Aim - Set down exactly, please, each line from the one containing "hook = sheared_bow() + screw_blank()" through the one containing "obj.parent = empty", both lines included, and no other line.

— START —

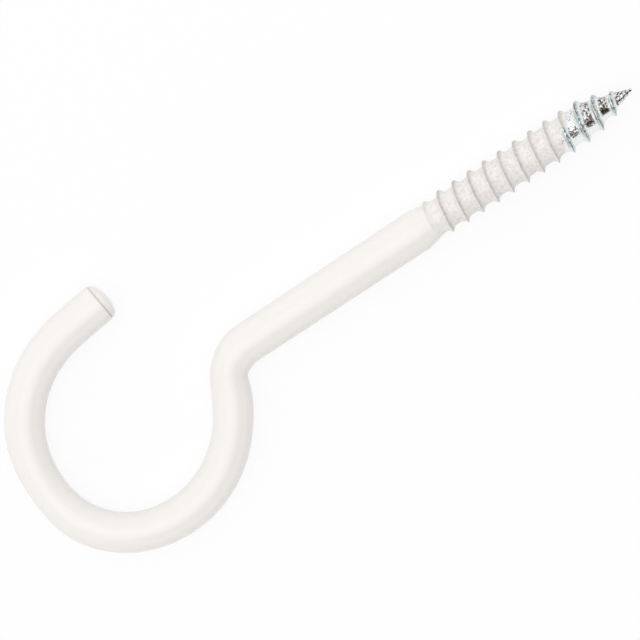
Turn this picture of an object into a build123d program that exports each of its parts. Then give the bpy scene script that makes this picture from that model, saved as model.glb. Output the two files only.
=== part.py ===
from build123d import *
import os
from math import asin, cos, degrees, pi, radians, sin

# Clothesline hook: one length of coated steel wire, bent into an open bow
# centred on its own shank, with a wood screw thread rolled on the other end.
# Sizes in mm. The hook lies flat: +X runs from the bow to the screw point,
# +Z is up, and the mouth of the bow faces +Y.

# Wire, measured over its coat
wire_diameter = 7.9

# Shank, straight from the neck bend to the thread blank
shank_length = 38.9

# Bends, each a tangent arc: radius of the wire's middle line, then its angle in degrees
neck_radius = 7.5
neck_angle = 66.0
shoulder_radius = 34.0
shoulder_angle = 17.0
front_radius = 22.0
front_angle = 69.5
seat_radius = 18.0
seat_angle = 58.5
back_radius = 22.0
back_angle = 76.0
lip_radius = 28.0
lip_angle = 18.0
tail_length = 7.8

# Sheared end of the bow: out of square, with a bevelled rim and a domed face
shear_tilt = 13.0
shear_rim_bevel = 0.2
dome_diameter = 7.2
dome_height = 1.8
dome_root_depth = 0.3

# Thread blank: the shank necks down to a plain core that ends in a gimlet point
blank_taper_length = 5.1
core_diameter = 6.4
core_length = 33.5
point_length = 9.7
point_tip_diameter = 0.4

# Thread ridge rolled round the blank: -1 is a left-hand thread, 1 a right-hand one
thread_hand = -1
thread_lead = 3.4
ridge_height = 0.9
ridge_foot_width = 1.6
ridge_root_depth = 0.3

# Where the ridge rises out of the taper, and where it sinks into the point
run_in_start = 2.4
run_in_length = 5.1
run_in_diameter = 7.2
run_out_length = 3.0
run_out_gap = 0.9
first_crest_turn = 0.5
points_per_turn = 7
faces_per_turn = 3

# Stations along X, measured from the start of the neck bend
shank_end = shank_length
core_start = shank_end + blank_taper_length
point_start = core_start + core_length
point_end = point_start + point_length
ridge_start = shank_end + run_in_start
ridge_end = point_end - run_out_gap

wire_radius = wire_diameter / 2
core_radius = core_diameter / 2
major_radius = core_radius + ridge_height


def blank_radius(x):
    """Radius of the threaded blank under the ridge, at a station past the taper."""
    if x <= point_start:
        return core_radius
    fall = (core_radius - point_tip_diameter / 2) / point_length
    return core_radius - fall * (x - point_start)


def crest_radius(x):
    """Radius of the ridge's crest: it rises from the taper and fades at the point."""
    rise = min(1.0, (x - ridge_start) / run_in_length)
    if rise < 1.0:
        return run_in_diameter / 2 + (major_radius - run_in_diameter / 2) * sin(pi / 2 * rise)
    fade = min(1.0, (ridge_end - x) / run_out_length)
    return blank_radius(x) + ridge_height * (2 * fade - 1 if fade < 0.5 else fade)


def bow_wire():
    """Round wire swept along the neck and bow, as tangent arcs and a straight tail."""
    bends = [
        (neck_radius, neck_angle),
        (shoulder_radius, -shoulder_angle),
        (front_radius, -front_angle),
        (seat_radius, -seat_angle),
        (back_radius, -back_angle),
        (lip_radius, -lip_angle),
    ]
    path = []
    at = Vector(0, 0, 0)
    heading = 180.0
    for radius, angle in bends:
        arc = JernArc(at, Vector(cos(radians(heading)), sin(radians(heading))), radius, angle)
        path.append(arc)
        at = arc @ 1
        heading += angle
    tail_direction = Vector(cos(radians(heading)), sin(radians(heading)))
    tail_end = at + tail_direction * tail_length
    path.append(Line(at, tail_end + tail_direction * wire_diameter))
    section = Plane(origin=(0, 0, 0), z_dir=(-1, 0, 0)) * Circle(wire_radius)
    wire = sweep(section, path=Wire(path))
    return wire, tail_end, heading


def sheared_bow():
    """The bow with its end sheared, the rim bevelled and the face domed."""
    wire, tail_end, heading = bow_wire()
    lean = radians(shear_tilt)
    turn = radians(heading)
    normal = Vector(cos(lean) * cos(turn), cos(lean) * sin(turn), -sin(lean))
    face_plane = Plane(origin=tail_end, z_dir=normal)
    offcut = Cylinder(wire_diameter, 2 * wire_diameter, align=(Align.CENTER, Align.CENTER, Align.MIN))
    bow = wire - face_plane * offcut
    rim = bow.faces().sort_by_distance(tail_end)[0].edges()
    bow = chamfer(rim, shear_rim_bevel)
    half = dome_diameter / 2
    sphere_radius = (half ** 2 + dome_height ** 2) / (2 * dome_height)
    ball = Pos(0, 0, dome_height - sphere_radius) * Sphere(sphere_radius)
    column = Cylinder(half, 2 * dome_height, align=(Align.CENTER, Align.CENTER, Align.MIN))
    return bow + face_plane * (ball & Pos(0, 0, -dome_root_depth) * column)


def screw_blank():
    """Turned shape of the shank, its taper, the thread core and the point."""
    drop = wire_radius - core_radius
    bend = (blank_taper_length ** 2 + drop ** 2) / (4 * drop)
    slope = degrees(asin(blank_taper_length / 2 / bend))
    shoulder = JernArc((shank_end, wire_radius), (1, 0), bend, -slope)
    hollow = JernArc(shoulder @ 1, shoulder % 1, bend, slope)
    outline = Wire([
        Line((0, 0), (0, wire_radius)),
        Line((0, wire_radius), shoulder @ 0),
        shoulder,
        hollow,
        Line(hollow @ 1, (point_start, core_radius)),
        Line((point_start, core_radius), (point_end, point_tip_diameter / 2)),
        Line((point_end, point_tip_diameter / 2), (point_end, 0)),
        Line((point_end, 0), (0, 0)),
    ])
    return revolve(Face(outline), Axis.X)


def helix_edge(radius_at, offset):
    """Curve that winds round X at the ridge's pitch, shifted along X by the offset."""
    turns = (ridge_end - ridge_start) / thread_lead
    count = int(turns * points_per_turn) + 1
    points = []
    for step in range(count + 1):
        x = ridge_start + (ridge_end - ridge_start) * step / count
        angle = thread_hand * 2 * pi * (x - ridge_start) / thread_lead + 2 * pi * first_crest_turn
        radius = radius_at(x)
        points.append((x + offset, radius * cos(angle), radius * sin(angle)))
    return Edge.make_spline(points, parameters=[step / count for step in range(count + 1)])


def thread_ridge():
    """Closed helical ridge: two flanks that meet in a crest, and a foot sunk into the blank."""
    def foot_radius(x):
        return max(blank_radius(x) - ridge_root_depth, point_tip_diameter / 4)

    corners = [
        helix_edge(foot_radius, -ridge_foot_width / 2),
        helix_edge(crest_radius, 0),
        helix_edge(foot_radius, ridge_foot_width / 2),
    ]
    spans = int(faces_per_turn * (ridge_end - ridge_start) / thread_lead) + 1
    cuts = [cut / spans for cut in range(spans + 1)]
    faces = []
    for start, end in zip(cuts, cuts[1:]):
        runs = [edge.trim(start, end) for edge in corners]
        for near, far in zip(runs, runs[1:] + runs[:1]):
            faces.append(Face.make_surface_from_curves(near, far))
    for end in (0, 1):
        faces.append(Face(Wire.make_polygon([edge @ end for edge in corners], close=True)))
    return Solid(Shell(faces))


hook = sheared_bow() + screw_blank()
hook = hook + thread_ridge()
box = hook.bounding_box()
centre = (box.min + box.max) / 2
hook = Pos(-centre.X, -centre.Y, -box.min.Z) * hook

os.makedirs("parts", exist_ok=True)
export_step(hook, "parts/hook.step")
print("overall", hook.bounding_box().size, "volume", hook.volume, "solids", len(hook.solids()))
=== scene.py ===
from functools import partial
from math import ceil, cos, pi, radians, sin, tan

import bpy
from mathutils import Matrix, Vector


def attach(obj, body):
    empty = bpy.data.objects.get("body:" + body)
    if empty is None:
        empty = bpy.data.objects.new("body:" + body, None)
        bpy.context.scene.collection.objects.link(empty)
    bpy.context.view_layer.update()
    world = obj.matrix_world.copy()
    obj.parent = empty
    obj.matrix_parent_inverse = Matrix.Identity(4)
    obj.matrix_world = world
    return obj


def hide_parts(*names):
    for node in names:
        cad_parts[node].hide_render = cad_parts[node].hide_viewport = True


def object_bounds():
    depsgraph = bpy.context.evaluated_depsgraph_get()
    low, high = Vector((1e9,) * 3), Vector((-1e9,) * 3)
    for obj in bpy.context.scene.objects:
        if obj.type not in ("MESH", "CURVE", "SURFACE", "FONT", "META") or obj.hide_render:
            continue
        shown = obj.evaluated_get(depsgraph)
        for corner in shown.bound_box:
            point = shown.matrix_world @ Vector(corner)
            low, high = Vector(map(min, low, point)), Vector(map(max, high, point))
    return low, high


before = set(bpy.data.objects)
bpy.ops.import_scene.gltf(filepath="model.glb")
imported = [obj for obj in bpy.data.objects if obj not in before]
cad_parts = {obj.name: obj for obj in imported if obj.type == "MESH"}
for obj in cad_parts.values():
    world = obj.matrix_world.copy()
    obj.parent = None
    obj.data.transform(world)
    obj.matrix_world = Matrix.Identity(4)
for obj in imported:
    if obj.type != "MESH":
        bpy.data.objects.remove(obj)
cad_low, cad_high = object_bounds()
scene = bpy.context.scene
MM = 0.001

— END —

Result -
hook = sheared_bow() + screw_blank()
hook = hook + thread_ridge()
box = hook.bounding_box()
centre = (box.min + box.max) / 2
hook = Pos(-centre.X, -centre.Y, -box.min.Z) * hook

os.makedirs("parts", exist_ok=True)
export_step(hook, "parts/hook.step")
print("overall", hook.bounding_box().size, "volume", hook.volume, "solids", len(hook.solids()))
=== scene.py ===
from functools import partial
from math import ceil, cos, pi, radians, sin, tan

import bpy
from mathutils import Matrix, Vector


def attach(obj, body):
    empty = bpy.data.objects.get("body:" + body)
    if empty is None:
        empty = bpy.data.objects.new("body:" + body, None)
        bpy.context.scene.collection.objects.link(empty)
    bpy.context.view_layer.update()
    world = obj.matrix_world.copy()
    obj.parent = empty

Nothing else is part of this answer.